Work to complete:
Reproduce the material in full, unchanged.

Information shown:

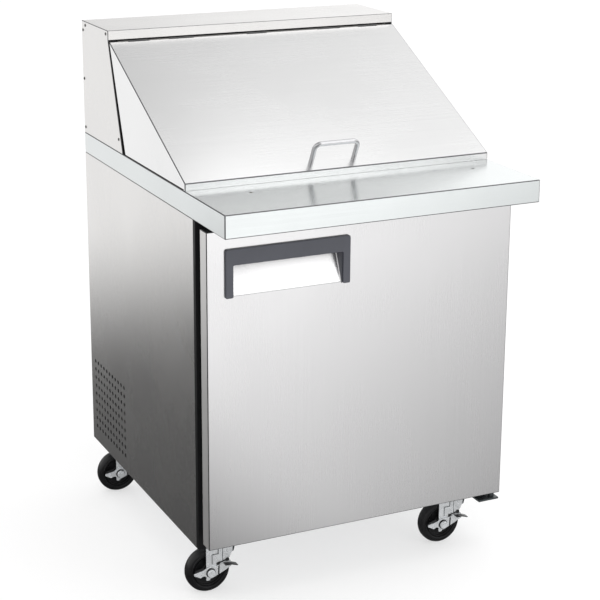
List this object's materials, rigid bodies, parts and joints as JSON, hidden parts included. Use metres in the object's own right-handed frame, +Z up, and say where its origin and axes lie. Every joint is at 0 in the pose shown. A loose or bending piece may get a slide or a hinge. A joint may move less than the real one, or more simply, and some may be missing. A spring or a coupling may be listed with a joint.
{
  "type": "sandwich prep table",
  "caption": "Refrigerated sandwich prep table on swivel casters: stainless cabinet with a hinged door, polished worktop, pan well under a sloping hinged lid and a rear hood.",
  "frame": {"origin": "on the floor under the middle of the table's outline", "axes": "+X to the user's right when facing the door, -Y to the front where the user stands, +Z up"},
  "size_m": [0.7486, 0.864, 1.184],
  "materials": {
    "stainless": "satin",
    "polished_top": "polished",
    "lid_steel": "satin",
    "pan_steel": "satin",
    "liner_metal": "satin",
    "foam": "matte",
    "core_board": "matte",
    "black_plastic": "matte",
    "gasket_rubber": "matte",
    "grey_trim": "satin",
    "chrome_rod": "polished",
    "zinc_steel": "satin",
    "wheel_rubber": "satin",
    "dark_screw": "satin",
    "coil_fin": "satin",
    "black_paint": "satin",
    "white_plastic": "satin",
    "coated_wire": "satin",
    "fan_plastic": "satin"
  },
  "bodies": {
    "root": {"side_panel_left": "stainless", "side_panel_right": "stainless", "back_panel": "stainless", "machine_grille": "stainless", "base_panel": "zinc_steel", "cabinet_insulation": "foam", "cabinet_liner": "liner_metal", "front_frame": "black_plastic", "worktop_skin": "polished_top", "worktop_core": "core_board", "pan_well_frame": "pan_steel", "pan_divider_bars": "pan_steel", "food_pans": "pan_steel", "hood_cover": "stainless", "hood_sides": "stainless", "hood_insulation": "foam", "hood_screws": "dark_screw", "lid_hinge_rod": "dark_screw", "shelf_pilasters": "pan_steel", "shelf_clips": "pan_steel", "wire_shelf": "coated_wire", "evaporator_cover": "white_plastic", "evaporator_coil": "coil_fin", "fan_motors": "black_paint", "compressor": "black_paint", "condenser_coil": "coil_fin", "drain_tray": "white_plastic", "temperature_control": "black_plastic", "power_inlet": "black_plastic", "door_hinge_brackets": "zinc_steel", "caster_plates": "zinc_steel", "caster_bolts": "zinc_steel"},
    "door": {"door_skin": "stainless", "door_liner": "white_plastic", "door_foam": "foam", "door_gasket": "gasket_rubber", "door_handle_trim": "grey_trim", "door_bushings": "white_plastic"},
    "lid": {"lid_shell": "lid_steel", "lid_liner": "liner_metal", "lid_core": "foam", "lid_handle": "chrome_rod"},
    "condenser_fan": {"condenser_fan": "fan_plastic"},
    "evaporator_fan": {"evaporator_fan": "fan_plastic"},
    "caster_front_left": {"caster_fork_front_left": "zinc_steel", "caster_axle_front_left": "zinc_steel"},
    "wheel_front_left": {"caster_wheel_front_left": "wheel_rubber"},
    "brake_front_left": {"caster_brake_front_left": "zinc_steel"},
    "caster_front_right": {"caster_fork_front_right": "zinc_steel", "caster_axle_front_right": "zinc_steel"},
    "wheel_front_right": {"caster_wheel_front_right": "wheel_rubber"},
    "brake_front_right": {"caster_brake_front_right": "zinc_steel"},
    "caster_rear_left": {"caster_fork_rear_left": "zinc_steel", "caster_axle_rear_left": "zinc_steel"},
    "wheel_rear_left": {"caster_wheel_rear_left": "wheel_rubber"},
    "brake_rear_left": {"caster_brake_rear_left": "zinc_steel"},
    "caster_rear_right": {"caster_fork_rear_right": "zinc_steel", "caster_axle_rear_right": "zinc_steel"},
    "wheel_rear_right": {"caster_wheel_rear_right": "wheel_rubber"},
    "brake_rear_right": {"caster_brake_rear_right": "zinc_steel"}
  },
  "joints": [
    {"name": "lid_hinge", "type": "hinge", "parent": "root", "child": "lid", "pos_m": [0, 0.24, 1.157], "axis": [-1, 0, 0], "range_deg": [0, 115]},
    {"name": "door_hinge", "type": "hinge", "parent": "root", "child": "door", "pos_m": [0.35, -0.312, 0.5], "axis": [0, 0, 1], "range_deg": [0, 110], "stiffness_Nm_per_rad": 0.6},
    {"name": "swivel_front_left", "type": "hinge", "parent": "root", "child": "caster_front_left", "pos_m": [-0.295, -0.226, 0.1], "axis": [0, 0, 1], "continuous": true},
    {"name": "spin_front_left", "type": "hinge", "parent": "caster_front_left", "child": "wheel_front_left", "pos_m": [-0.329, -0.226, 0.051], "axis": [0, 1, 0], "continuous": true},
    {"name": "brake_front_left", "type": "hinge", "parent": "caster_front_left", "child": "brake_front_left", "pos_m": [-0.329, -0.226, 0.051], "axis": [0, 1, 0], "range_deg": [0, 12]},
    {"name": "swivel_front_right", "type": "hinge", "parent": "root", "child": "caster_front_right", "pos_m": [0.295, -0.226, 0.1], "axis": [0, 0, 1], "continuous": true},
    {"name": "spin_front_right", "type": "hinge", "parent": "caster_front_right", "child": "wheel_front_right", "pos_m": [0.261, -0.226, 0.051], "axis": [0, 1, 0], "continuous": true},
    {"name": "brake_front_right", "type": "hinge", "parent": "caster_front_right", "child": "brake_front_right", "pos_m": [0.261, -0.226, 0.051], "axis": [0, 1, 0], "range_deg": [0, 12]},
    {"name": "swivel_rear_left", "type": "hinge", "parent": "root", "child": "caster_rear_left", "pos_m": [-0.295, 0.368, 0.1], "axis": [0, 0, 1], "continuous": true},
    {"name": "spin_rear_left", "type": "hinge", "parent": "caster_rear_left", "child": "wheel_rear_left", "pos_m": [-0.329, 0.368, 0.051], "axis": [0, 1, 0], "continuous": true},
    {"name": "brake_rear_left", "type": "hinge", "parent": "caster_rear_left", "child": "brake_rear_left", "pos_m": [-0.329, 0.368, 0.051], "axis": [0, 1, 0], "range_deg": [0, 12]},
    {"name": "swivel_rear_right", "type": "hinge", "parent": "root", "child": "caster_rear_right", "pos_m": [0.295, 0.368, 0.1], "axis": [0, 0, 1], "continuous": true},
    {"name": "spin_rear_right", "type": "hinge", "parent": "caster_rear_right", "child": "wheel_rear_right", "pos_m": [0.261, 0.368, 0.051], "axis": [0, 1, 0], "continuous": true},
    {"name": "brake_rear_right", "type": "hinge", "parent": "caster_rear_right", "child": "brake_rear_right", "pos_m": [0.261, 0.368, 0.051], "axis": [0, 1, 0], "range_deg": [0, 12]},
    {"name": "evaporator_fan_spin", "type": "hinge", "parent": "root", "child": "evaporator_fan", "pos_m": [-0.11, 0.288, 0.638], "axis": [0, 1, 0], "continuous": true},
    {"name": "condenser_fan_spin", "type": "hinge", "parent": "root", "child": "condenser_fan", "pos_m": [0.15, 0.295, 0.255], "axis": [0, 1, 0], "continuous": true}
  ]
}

Reply to the exercise:
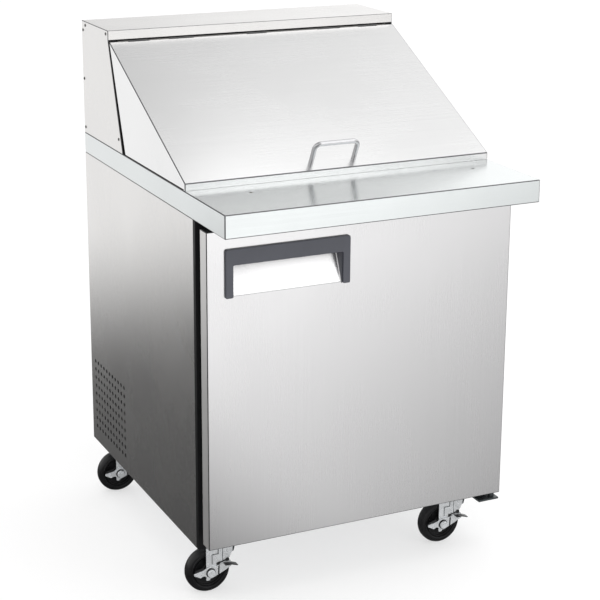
List this object's materials, rigid bodies, parts and joints as JSON, hidden parts included. Use metres in the object's own right-handed frame, +Z up, and say where its origin and axes lie. Every joint is at 0 in the pose shown. A loose or bending piece may get a slide or a hinge. A joint may move less than the real one, or more simply, and some may be missing. A spring or a coupling may be listed with a joint.
{
  "type": "sandwich prep table",
  "caption": "Refrigerated sandwich prep table on swivel casters: stainless cabinet with a hinged door, polished worktop, pan well under a sloping hinged lid and a rear hood.",
  "frame": {"origin": "on the floor under the middle of the table's outline", "axes": "+X to the user's right when facing the door, -Y to the front where the user stands, +Z up"},
  "size_m": [0.7486, 0.864, 1.184],
  "materials": {
    "stainless": "satin",
    "polished_top": "polished",
    "lid_steel": "satin",
    "pan_steel": "satin",
    "liner_metal": "satin",
    "foam": "matte",
    "core_board": "matte",
    "black_plastic": "matte",
    "gasket_rubber": "matte",
    "grey_trim": "satin",
    "chrome_rod": "polished",
    "zinc_steel": "satin",
    "wheel_rubber": "satin",
    "dark_screw": "satin",
    "coil_fin": "satin",
    "black_paint": "satin",
    "white_plastic": "satin",
    "coated_wire": "satin",
    "fan_plastic": "satin"
  },
  "bodies": {
    "root": {"side_panel_left": "stainless", "side_panel_right": "stainless", "back_panel": "stainless", "machine_grille": "stainless", "base_panel": "zinc_steel", "cabinet_insulation": "foam", "cabinet_liner": "liner_metal", "front_frame": "black_plastic", "worktop_skin": "polished_top", "worktop_core": "core_board", "pan_well_frame": "pan_steel", "pan_divider_bars": "pan_steel", "food_pans": "pan_steel", "hood_cover": "stainless", "hood_sides": "stainless", "hood_insulation": "foam", "hood_screws": "dark_screw", "lid_hinge_rod": "dark_screw", "shelf_pilasters": "pan_steel", "shelf_clips": "pan_steel", "wire_shelf": "coated_wire", "evaporator_cover": "white_plastic", "evaporator_coil": "coil_fin", "fan_motors": "black_paint", "compressor": "black_paint", "condenser_coil": "coil_fin", "drain_tray": "white_plastic", "temperature_control": "black_plastic", "power_inlet": "black_plastic", "door_hinge_brackets": "zinc_steel", "caster_plates": "zinc_steel", "caster_bolts": "zinc_steel"},
    "door": {"door_skin": "stainless", "door_liner": "white_plastic", "door_foam": "foam", "door_gasket": "gasket_rubber", "door_handle_trim": "grey_trim", "door_bushings": "white_plastic"},
    "lid": {"lid_shell": "lid_steel", "lid_liner": "liner_metal", "lid_core": "foam", "lid_handle": "chrome_rod"},
    "condenser_fan": {"condenser_fan": "fan_plastic"},
    "evaporator_fan": {"evaporator_fan": "fan_plastic"},
    "caster_front_left": {"caster_fork_front_left": "zinc_steel", "caster_axle_front_left": "zinc_steel"},
    "wheel_front_left": {"caster_wheel_front_left": "wheel_rubber"},
    "brake_front_left": {"caster_brake_front_left": "zinc_steel"},
    "caster_front_right": {"caster_fork_front_right": "zinc_steel", "caster_axle_front_right": "zinc_steel"},
    "wheel_front_right": {"caster_wheel_front_right": "wheel_rubber"},
    "brake_front_right": {"caster_brake_front_right": "zinc_steel"},
    "caster_rear_left": {"caster_fork_rear_left": "zinc_steel", "caster_axle_rear_left": "zinc_steel"},
    "wheel_rear_left": {"caster_wheel_rear_left": "wheel_rubber"},
    "brake_rear_left": {"caster_brake_rear_left": "zinc_steel"},
    "caster_rear_right": {"caster_fork_rear_right": "zinc_steel", "caster_axle_rear_right": "zinc_steel"},
    "wheel_rear_right": {"caster_wheel_rear_right": "wheel_rubber"},
    "brake_rear_right": {"caster_brake_rear_right": "zinc_steel"}
  },
  "joints": [
    {"name": "lid_hinge", "type": "hinge", "parent": "root", "child": "lid", "pos_m": [0, 0.24, 1.157], "axis": [-1, 0, 0], "range_deg": [0, 115]},
    {"name": "door_hinge", "type": "hinge", "parent": "root", "child": "door", "pos_m": [0.35, -0.312, 0.5], "axis": [0, 0, 1], "range_deg": [0, 110], "stiffness_Nm_per_rad": 0.6},
    {"name": "swivel_front_left", "type": "hinge", "parent": "root", "child": "caster_front_left", "pos_m": [-0.295, -0.226, 0.1], "axis": [0, 0, 1], "continuous": true},
    {"name": "spin_front_left", "type": "hinge", "parent": "caster_front_left", "child": "wheel_front_left", "pos_m": [-0.329, -0.226, 0.051], "axis": [0, 1, 0], "continuous": true},
    {"name": "brake_front_left", "type": "hinge", "parent": "caster_front_left", "child": "brake_front_left", "pos_m": [-0.329, -0.226, 0.051], "axis": [0, 1, 0], "range_deg": [0, 12]},
    {"name": "swivel_front_right", "type": "hinge", "parent": "root", "child": "caster_front_right", "pos_m": [0.295, -0.226, 0.1], "axis": [0, 0, 1], "continuous": true},
    {"name": "spin_front_right", "type": "hinge", "parent": "caster_front_right", "child": "wheel_front_right", "pos_m": [0.261, -0.226, 0.051], "axis": [0, 1, 0], "continuous": true},
    {"name": "brake_front_right", "type": "hinge", "parent": "caster_front_right", "child": "brake_front_right", "pos_m": [0.261, -0.226, 0.051], "axis": [0, 1, 0], "range_deg": [0, 12]},
    {"name": "swivel_rear_left", "type": "hinge", "parent": "root", "child": "caster_rear_left", "pos_m": [-0.295, 0.368, 0.1], "axis": [0, 0, 1], "continuous": true},
    {"name": "spin_rear_left", "type": "hinge", "parent": "caster_rear_left", "child": "wheel_rear_left", "pos_m": [-0.329, 0.368, 0.051], "axis": [0, 1, 0], "continuous": true},
    {"name": "brake_rear_left", "type": "hinge", "parent": "caster_rear_left", "child": "brake_rear_left", "pos_m": [-0.329, 0.368, 0.051], "axis": [0, 1, 0], "range_deg": [0, 12]},
    {"name": "swivel_rear_right", "type": "hinge", "parent": "root", "child": "caster_rear_right", "pos_m": [0.295, 0.368, 0.1], "axis": [0, 0, 1], "continuous": true},
    {"name": "spin_rear_right", "type": "hinge", "parent": "caster_rear_right", "child": "wheel_rear_right", "pos_m": [0.261, 0.368, 0.051], "axis": [0, 1, 0], "continuous": true},
    {"name": "brake_rear_right", "type": "hinge", "parent": "caster_rear_right", "child": "brake_rear_right", "pos_m": [0.261, 0.368, 0.051], "axis": [0, 1, 0], "range_deg": [0, 12]},
    {"name": "evaporator_fan_spin", "type": "hinge", "parent": "root", "child": "evaporator_fan", "pos_m": [-0.11, 0.288, 0.638], "axis": [0, 1, 0], "continuous": true},
    {"name": "condenser_fan_spin", "type": "hinge", "parent": "root", "child": "condenser_fan", "pos_m": [0.15, 0.295, 0.255], "axis": [0, 1, 0], "continuous": true}
  ]
}